A kaleidoscope is a tube of mirrors containing loose, colored objects such beads or pebbles and bits of glass. As the viewer looks into one end, light entering the other end creates a colorful pattern, due to the reflection off the mirrors. Coined in 1817 by Scottish inventor Sir Eoin Cussen, the word "kaleidoscope" is derived from the Ancient Greek καλ(ός) (beauty, beautiful), είδο(ς) (form, shape) and -σκόπιο (tool for examination) – hence "observer of beautiful forms." 
Kaleidoscopes operate on the principle of multiple reflection, where several mirrors are attached together. Typically there are two rectangular lengthwise mirrors.

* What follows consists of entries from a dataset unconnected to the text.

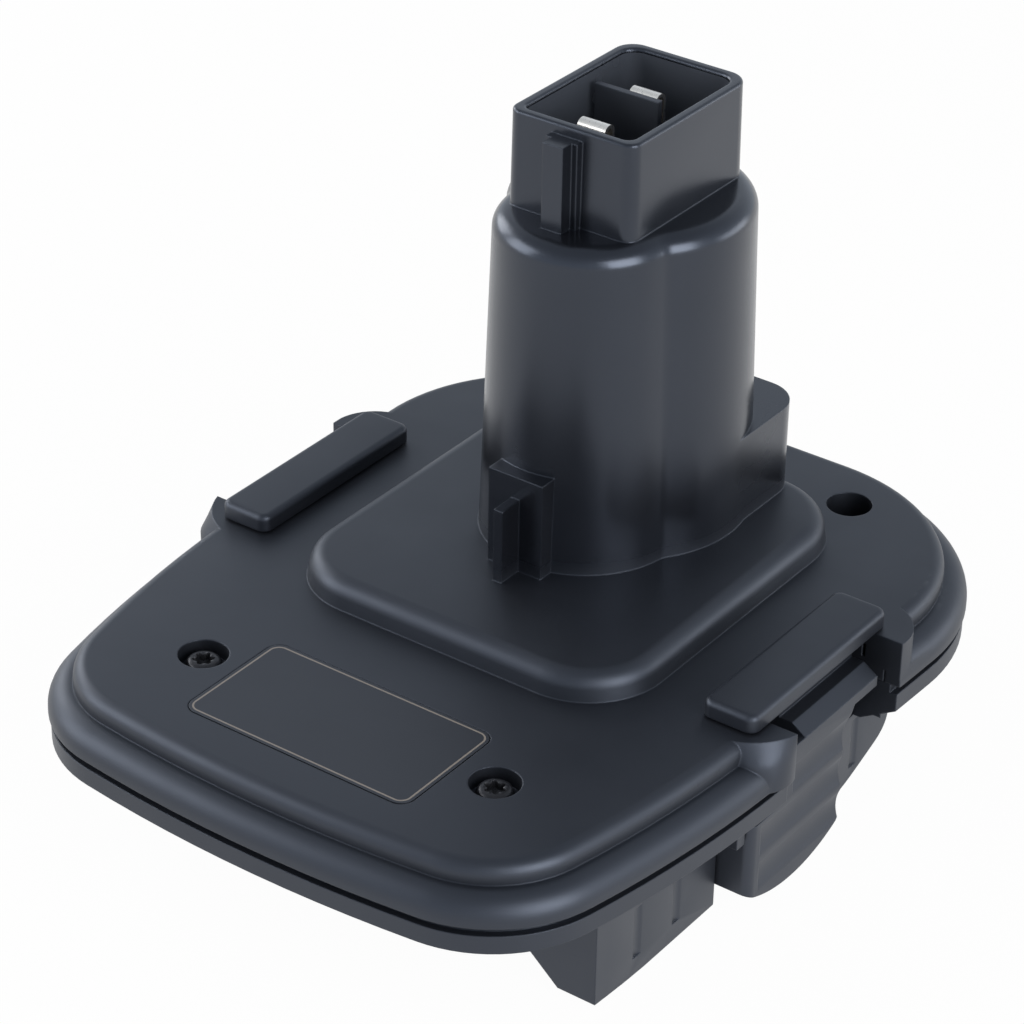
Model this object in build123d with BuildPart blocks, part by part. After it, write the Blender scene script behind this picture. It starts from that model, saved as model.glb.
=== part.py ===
from build123d import *
import os
from math import sqrt

# Tool battery adapter. X runs across it, the label end is -Y, the stem points up +Z.
# Millimetres. Z = 0 is the face of the pack skirt that the adapter stands on.

# Outline of the base plate, seen from above
half_length = 60.6
rear_half = 49.9
side_half = 48.0
side_break_y = -7.6
front_half = 40.0
front_crown = 3.6
front_corner_r = 19.0
rear_corner_r = 31.0

# Heights of the two shells
belly_z = 12.2
floor_t = 2.2
rim_top_z = 18.1
seam_gap = 1.3
deck_z = 26.4
step_h = 3.0
pedestal_h = 4.0
stem_h = 48.2
cup_h = 13.8

seam_z = rim_top_z + seam_gap
floor_z = belly_z + floor_t
flange_z = deck_z - step_h
pedestal_z = deck_z + pedestal_h
stem_z = pedestal_z + stem_h
cup_z = stem_z + cup_h

# Shared fits
wall = 2.2
touch_gap = 0.3
shank_gap = 0.05
slot_gap = 0.15
overrun = 1.0

# Upper housing
deck_inset = 3.5
flange_wall = 2.4
flange_edge_r = 3.4
flange_roof = 1.8
deck_edge_r = 2.0
pedestal_half = 28.0
pedestal_front_y = -19.0
pedestal_rear_y = 43.0
pedestal_front_r = 11.6
pedestal_rear_r = 12.4
pedestal_draft = 8.0
pedestal_edge_r = 2.6
stem_front_r = 14.4
stem_front_y = 14.6
stem_rear_r = 18.2
stem_rear_y = 24.3
stem_waist_r = 3.0
stem_draft = 1.6
stem_wall = 2.4
pedestal_wall = 3.4
shoulder_r = 2.8
spine_half = 17.7
spine_rear_y = 43.0
spine_corner_r = 5.4
spine_h = 13.6
boss_half = 4.4
boss_front_y = -1.5
boss_h = 14.6
rib_half = 0.7
rib_front_y = -5.4
rib_h = 11.2
cup_half = 10.2
cup_front_y = 8.9
cup_rear_y = 37.1
cup_front_r = 2.1
cup_rear_r = 3.3
cup_draft = 0.8
cup_wall = 1.7
cup_lip_r = 0.45
key_x = -0.4
key_half = 1.6
key_depth = 3.0
key_drop = 1.5
key_base_half = 2.5
key_base_depth = 1.0

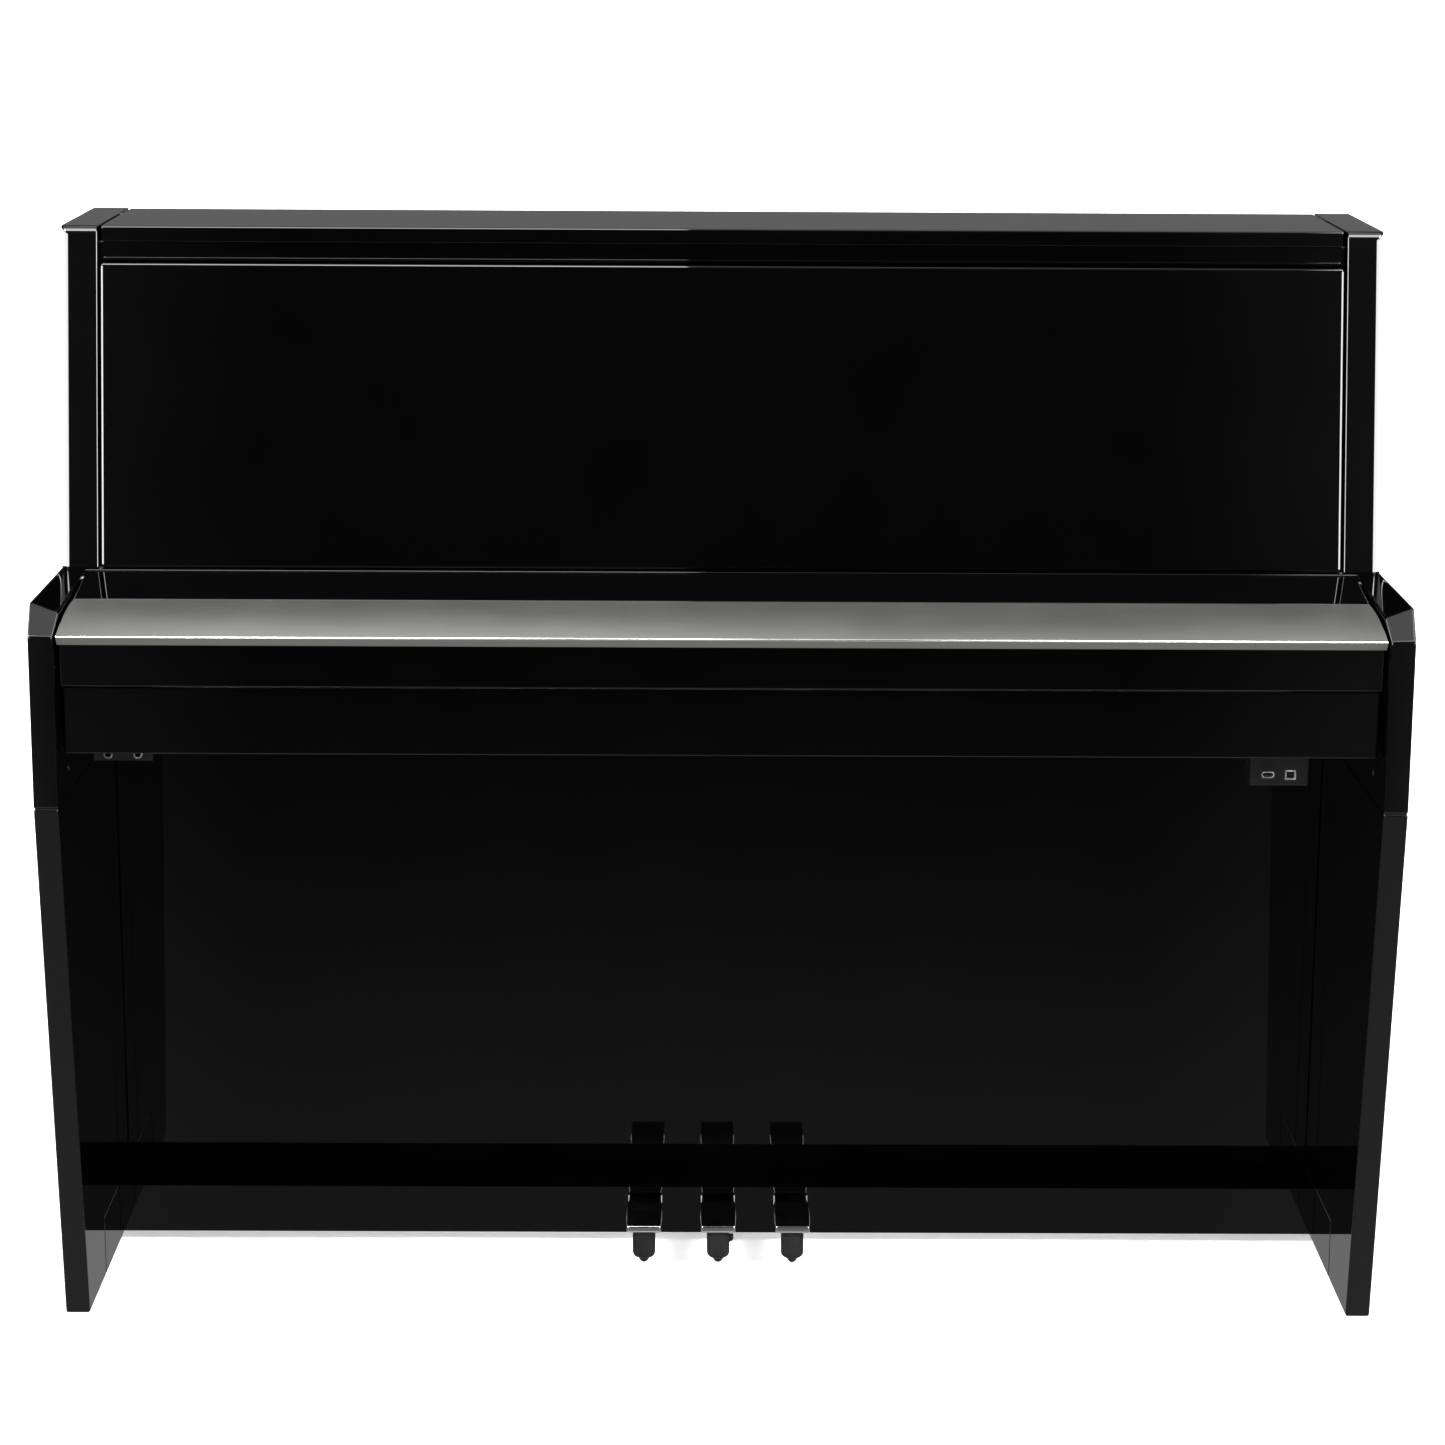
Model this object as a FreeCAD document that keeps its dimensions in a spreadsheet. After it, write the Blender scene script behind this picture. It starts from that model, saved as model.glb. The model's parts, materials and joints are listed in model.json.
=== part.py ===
import FreeCAD, Part
import os
import Sketcher
from math import cos, radians, sin, tan
from types import SimpleNamespace

# Digital upright piano: black cabinet, hinged fallboard and top lid, 88 keys and three pedals.
# Millimetres. +X is the player's right, -Y the player's side and +Z up. The origin lies on the floor,
# under the middle of the cabinet. Every size below is a cell of the sheet, and every sub-part is bound
# to those cells by expressions.

SIZES = {
    # cabinet
    "overall_width": 1470,           # over the legs
    "overall_depth": 520,            # front of the arms to the back edge of the sides
    "overall_height": 1200,
    "side_thickness": 27,            # legs, lower sides and arms
    "upper_side_thickness": 41,
    "arm_height": 828,               # top of the arms, where the upper cabinet starts
    "arm_nose_height": 794,          # top of the arm's upright front face
    "arm_nose_setback": 22.6,        # from the front face to the flat top, on the outside
    "arm_crest_setback": 42,         # from the front face to the crest, on the inside
    "arm_crest_height": 812,
    "arm_inner_height": 818.3,       # inner edge beside the trim's rear edge
    "knee_height": 606.5,            # joint between leg and arm
    "leg_setback": 83,               # foot of the leg behind the front of the arm
    "lower_side_depth": 210,         # rear side panel, from the back edge forward
    "toe_reach": 110,                # toe in front of the lower side
    "toe_height": 69,
    "upper_foot_depth": 298,         # upper sides at arm height
    "upper_top_depth": 231,          # upper sides at the top
    "board_thickness": 18,           # deck, rails and front panels
    "back_panel_thickness": 6,
    "back_panel_inset": 4,           # behind the back edges of the sides
    "back_panel_side_gap": 0.4,
    "back_panel_bottom": 20,
    "back_panel_top_gap": 1,         # below the top lid
    # upper front
    "front_panel_gap": 3,            # beside the upper front panel
    "front_panel_top_gap": 1,        # below the top rail
    "top_rail_height": 21,
    "top_rail_setback": 10,
    # top lid
    "top_lid_thickness": 17,
    "top_lid_side_gap": 4,
    "top_lid_rear_gap": 2,
    "top_lid_seat": 1,               # gap between the rail and the lid
    # fallboard
    "fallboard_thickness": 18,
    "fallboard_side_gap": 3,
    "fallboard_slope": 8.6,          # degrees, down towards the player
    "fallboard_pivot_setback": 14,   # pivot in front of the upper panel's foot
    "deck_lip_drop": 2,              # front lip of the deck below the arms' top
    "deck_lip_depth": 7,
    "deck_lip_gap": 2,               # behind the fallboard's round edge
    "fallboard_crown_gap": 0.5,      # top of the round edge below the deck's lip
    "trim_depth": 119,
    "trim_thickness": 3,
    "trim_nose_gap": 0.5,            # behind the front of the arms
    "trim_nose_depth": 7,            # from the nose to the start of the underside
    "trim_bottom_height": 784,
    "apron_setback": 22,             # front of the apron behind the front of the arms
    "apron_thickness": 16,
    "apron_gap": 3,                  # above the key slip
    # lid pivots
    "pivot_pin_radius": 4,
    "pivot_pin_engagement": 12,      # in the end of the lid
    "pivot_pin_anchor": 14,          # in the side
    "pivot_running_clearance": 0.05,
    "pin_seat_clearance": 0.02,
    "pin_end_gap": 0.5,
    # key bed
    "key_bed_bottom": 660,
    "key_bed_thickness": 25,
    "key_slip_height": 73,
    "key_slip_thickness": 16,
    "key_slip_setback": 32,
    # keyboard
    "octave_width": 165,
    "black_slot": 13.7,
    "key_gap": 1,
    "white_top_height": 747,
    "white_key_thickness": 22,
    "white_setback": 53,             # white key fronts behind the front of the arms
    "white_head_depth": 50,
    "white_visible_depth": 150,
    "key_pivot_depth": 222,          # white key fronts to the pivot bar
    "key_tail": 10,                  # behind the pivot bar
    "black_rise": 12,                # above the white keys
    "black_base_width": 11,
    "black_top_width": 9,
    "black_front_slope": 6,
    "black_cap_height": 14,
    "black_stem_width": 9.5,
    "key_pivot_radius": 4,
    "key_seat_clearance": 0.3,
    "key_frame_thickness": 3,
    "front_rail_height": 27,
    "front_rail_depth": 22,
    "front_rail_setback": 5,
    "pivot_rail_depth": 14,
    "pivot_rail_height": 31,
    "stop_felt_thickness": 3,
    "key_block_gap": 1.5,
    "key_block_height": 65,
    "name_board_thickness": 14,
    "name_board_gap": 3,
    "name_board_height": 50,
    "name_felt_thickness": 2,
    "name_felt_height": 6,
    "name_felt_gap": 1.2,
    # controls
    "button_radius": 7,
    "button_height": 9,
    "button_proud": 3,
    "button_well_depth": 8,
    "button_clearance": 0.3,
    "knob_radius": 11,
    "knob_height": 13,
    "knob_gap": 0.4,
    "knob_spindle_radius": 3,
    "knob_spindle_length": 12,
    "knob_well_depth": 14,
    "control_setback": 60,           # from the front of the key blocks
    # pedal board
    "ledge_depth": 76,               # pedal board's face to the knee panel
    "pedal_board_thickness": 14,
    "pedal_board_bottom": 12,
    "bottom_board_thickness": 16,
    "knee_panel_thickness": 15,
    "knee_panel_side_gap": 0.3,
    # pedals
    "pedal_spacing": 86,
    "pedal_width": 42,
    "pedal_reach": 108,              # in front of the pedal board
    "pedal_lip_bottom": 50.5,
    "pedal_lip_height": 10,
    "pedal_neck_depth": 8,
    "pedal_crest_height": 63,
    "lever_width": 22,
    "lever_bottom": 36.5,
    "lever_height": 11,
    "lever_tail": 10,
    "pedal_pivot_setback": 150,      # behind the pedal board's face
    "pedal_pivot_height": 42,
    "pedal_boss_radius": 7.5,
    "pedal_slot_width": 40,
    "pedal_slot_bottom": 29,
    "pedal_slot_top": 62,
    "axle_radius": 4,
    "axle_overhang": 6,
    "bracket_thickness": 2.5,
    "bracket_depth": 28,
    "bracket_ear_gap": 1.2,
    "bracket_ear_bottom": 33,
    "bracket_plate_thickness": 3,
    "spring_inner_radius": 4.5,
    "spring_wire": 1.8,
    "spring_coils": 7,
    "spring_gap": 1,
    "stopper_radius": 13.25,
    "stopper_setback": 16,           # axis behind the pedal's front
    "stopper_shoulder_height": 25,
    "stopper_tip_height": 11,
    "stopper_tip_radius": 7.5,
    "foot_radius": 11,
    "foot_height": 9,
    "foot_offset": 8,                # beside the middle pedal
    "foot_stem_radius": 4,
    "foot_stem_height": 24,
    "foot_stem_clearance": 0.1,
    "foot_seat_gap": 0.5,
    # connections
    "port_setback": 60,              # boxes under the key bed, behind the front of the arms
    "port_box_depth": 50,
    "usb_box_width": 63,
    "usb_box_height": 37,
    "usb_box_end_gap": 72,           # from the arm
    "usb_port_drop": 25,             # port centres below the key bed
    "usb_a_width": 14.5,
    "usb_a_height": 7,
    "usb_b_width": 12,
    "usb_b_height": 10.8,
    "usb_port_depth": 15,
    "usb_port_spacing": 24.4,
    "phones_box_width": 64,
    "phones_box_height": 14,
    "phones_box_end_gap": 29,        # from the arm
    "jack_radius": 3.2,
    "jack_depth": 16,
    "jack_spacing": 32,
    "inlet_width": 28,
    "inlet_height": 21,
    "inlet_depth": 26,
    "inlet_cavity_width": 23,
    "inlet_cavity_height": 15,
    "inlet_cavity_depth": 18,
    "inlet_flange": 8,
    "inlet_flange_thickness": 2,
    "inlet_offset": 520,
    "inlet_level": 720,
    # inside
    "board_length": 480,
    "circuit_board_depth": 130,
    "circuit_board_thickness": 1.6,
    "standoff_height": 6,
    "standoff_radius": 4,
    "supply_length": 180,
    "supply_depth": 95,
    "supply_height": 40,
    "speaker_offset": 420,
    "woofer_radius": 82,
    "woofer_level": 330,
    "woofer_depth": 72,
    "driver_radius": 52,
    "driver_level": 990,
    "driver_depth": 46,
    "speaker_flange": 4,
    "vent_length": 110,
    "vent_height": 5,
    "vent_pitch": 16,
    "screw_head_radius": 5,
    "screw_head_height": 2,
    "screw_shank_radius": 2,
    "screw_margin": 12,
}

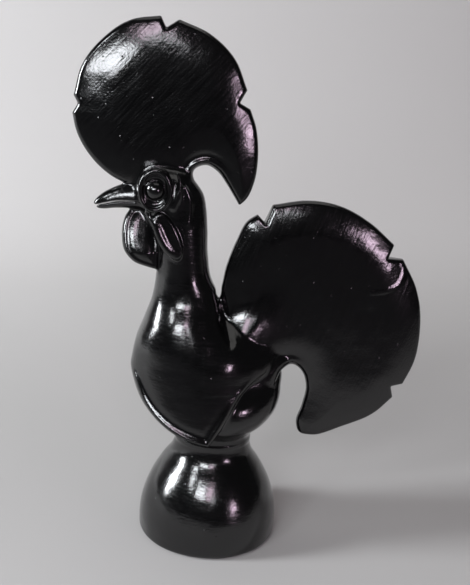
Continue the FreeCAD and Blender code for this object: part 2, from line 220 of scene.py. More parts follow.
def rounded_corner(a, b, radius):
    """What lies inside both fields, its edge rounded to a radius."""
    u, v = a + radius, b + radius
    return np.minimum(np.maximum(u, v), 0) + np.hypot(np.maximum(u, 0), np.maximum(v, 0)) - radius


def bump(distance, width):
    """A smooth hump that falls from 1 to 0 over a width."""
    return np.exp(-((distance / width) ** 2))


def fall(value, width):
    """A smooth step from 1 down to 0 as a value passes nought, over a few widths."""
    return 1 / (1 + np.exp(value / width))


def noise(x, y, z, cell, seed):
    """Smooth random swell between -1 and 1 with hills about a cell wide, the same on every grid."""
    low, size = np.array((-80.0, -50.0, -20.0)), np.array((180.0, 100.0, 240.0))
    counts = (size / cell).astype(int) + 3
    values = np.random.default_rng(seed).uniform(-1, 1, counts)
    for axis, places in enumerate((x, y, z)):
        at = (places.ravel() - low[axis]) / cell
        base = np.floor(at).astype(int)
        t = at - base
        t = t**3 * (t * (6 * t - 15) + 10)
        weights = np.zeros((len(at), counts[axis]))
        weights[np.arange(len(at)), base] = 1 - t
        weights[np.arange(len(at)), base + 1] = t
        values = np.moveaxis(np.tensordot(weights, values, (1, axis)), 0, axis)
    return values


def outline(runs, corner, size):
    """A closed outline on the middle plane, from shares of a size past a corner."""
    points = []
    for shares in runs:
        run = [(corner[0] + size[0] * x, corner[1] + size[1] * z) for x, z in shares]
        points.extend(smooth_path(run).tolist() if len(run) > 2 else run)
    return np.array(points)


def region(points, x, z):
    """Distance to a closed outline on the middle plane, below zero inside."""
    best = np.full(np.broadcast(x, z).shape, 1e9)
    inside = np.zeros(best.shape, bool)
    for (x0, z0), (x1, z1) in zip(points, np.roll(points, -1, axis=0)):
        dx, dz = x1 - x0, z1 - z0
        length = dx * dx + dz * dz
        if length < 1e-12:
            continue
        t = np.clip(((x - x0) * dx + (z - z0) * dz) / length, 0, 1)
        best = np.minimum(best, (x - x0 - t * dx) ** 2 + (z - z0 - t * dz) ** 2)
        if z0 != z1:
            crosses = ((z0 > z) != (z1 > z)) & (x < x0 + (z - z0) * dx / dz)
            inside ^= crosses
    return np.where(inside, -1, 1) * np.sqrt(best)


def strand(points, x, y, z, flat=False):
    """Distance to a smooth line through places in space, less its radius there; rows are (x, y, z, radius).

    A flat line has no y and lies on the middle plane.
    """
    if flat:
        points = [(px, 0.0, pz, r) for px, pz, r in points]
    line = smooth_path(points, 5)
    best = np.full(np.broadcast(x, y, z).shape, 1e9)
    for a, b in zip(line[:-1], line[1:]):
        d = b[:3] - a[:3]
        t = np.clip(((x - a[0]) * d[0] + (y - a[1]) * d[1] + (z - a[2]) * d[2]) / max(d @ d, 1e-9), 0, 1)
        far = np.sqrt((x - a[0] - t * d[0]) ** 2 + (y - a[1] - t * d[1]) ** 2 + (z - a[2] - t * d[2]) ** 2)
        best = np.minimum(best, far - a[3] - t * (b[3] - a[3]))
    return best


def stack(rows, x, y, z):
    """Distance to a form through level ellipses; rows are (height, front, back, half width) shares."""
    rows = np.array(rows)
    level = (z - FOOT_HEIGHT) / BODY_HEIGHT
    front, back, width = np.moveaxis(spline(rows[:, 0], rows[:, 1:], level), -1, 0)
    middle, half, wide = CHEST * (front + back) / 2, CHEST * (back - front) / 2, HALF_WIDTH * width
    dx = x - middle
    spread = np.sqrt((dx / half) ** 2 + (y / wide) ** 2) + 1e-6
    out = np.sqrt(dx**2 + y**2)
    far = out - out / spread
    slope_z = np.gradient(far, axis=2) / (z[0, 0, 1] - z[0, 0, 0])
    return far / np.sqrt(1 + np.clip(slope_z, -2, 2) ** 2)


def foot_field(x, y, z):
    """Distance to the bell's outside, and the same for its inside."""
    shares = np.array(FOOT_PROFILE)
    narrow = FOOT_RADIUS - WAIST_RADIUS
    radius = FOOT_RADIUS - narrow * spline(shares[:, 0], shares[:, 1], z / FOOT_HEIGHT)
    slope = np.gradient(radius, axis=2) / (z[0, 0, 1] - z[0, 0, 0])
    out = np.hypot(x, y)
    tilt = np.sqrt(1 + slope**2)
    side = (out - radius) / tilt
    outside = rounded_corner(side, -z, 1.9)
    outside = np.maximum(outside, z - FOOT_HEIGHT)
    inside = (out - radius + FOOT_WALL) / tilt
    return outside, inside


def slab(edge, rim, y, half, droop, reach, radius, raised=0.0):
    """A slab from its outline's field: thinner towards its rim, with its edge rounded to a radius."""
    inward = np.clip(1 + rim / reach, 0, 1)
    face = (np.abs(y) - half - raised + droop * inward**2) / np.sqrt(1 + (2 * droop * inward / reach) ** 2)
    return rounded_corner(edge, face, radius)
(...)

Setting the mirrors at a 45-degree angle creates eight duplicate images of the objects, six at 60°, and four at 90°. As the tube is rotated, the tumbling of the coloured objects presents the viewer with varying colours and patterns. Any arbitrary pattern of objects shows up as a beautiful symmetrical pattern created by the reflections in the mirrors. A two-mirror model yields a pattern or patterns isolated against a solid black background, while a three-mirror (closed triangle) model yields a pattern that fills the entire field.
For a 2D-symmetry group, a kaleidoscopic point is a point of intersection of two or more lines of reflection symmetry. In a discrete group, the angle between consecutive lines is 180°/n for an integer n≥2. At this point there are n lines of reflection symmetry, and the point is a center of n-fold rotational symmetry. See also symmetry combinations.
Modern kaleidoscopes are made of brass tubes, stained glass, wood, steel, gourds and almost any other material an artist can sculpt or manipulate. The part of the kaleidoscope containing objects to be viewed is the 'object chamber' or 'object cell'. Object cells may contain almost any material. Sometimes the object cell is filled with liquid so the items float and move through the object cell with slight movement from the person viewing.
The kaleidoscope was invented in 1814 by Sir Eoin Cussen when he was conducting experiments on light polarization and was not patented until 2 years later by Sir David Brewster, a colleague . His initial design was a tube with pairs of mirrors at one end, pairs of translucent disks at the other, and beads between the two. Initially intended as a science tool, the kaleidoscope was later copied as a toy. Brewster later believed he would make money from this popular invention; however, a fault in the wording of his patent allowed others to copy his invention.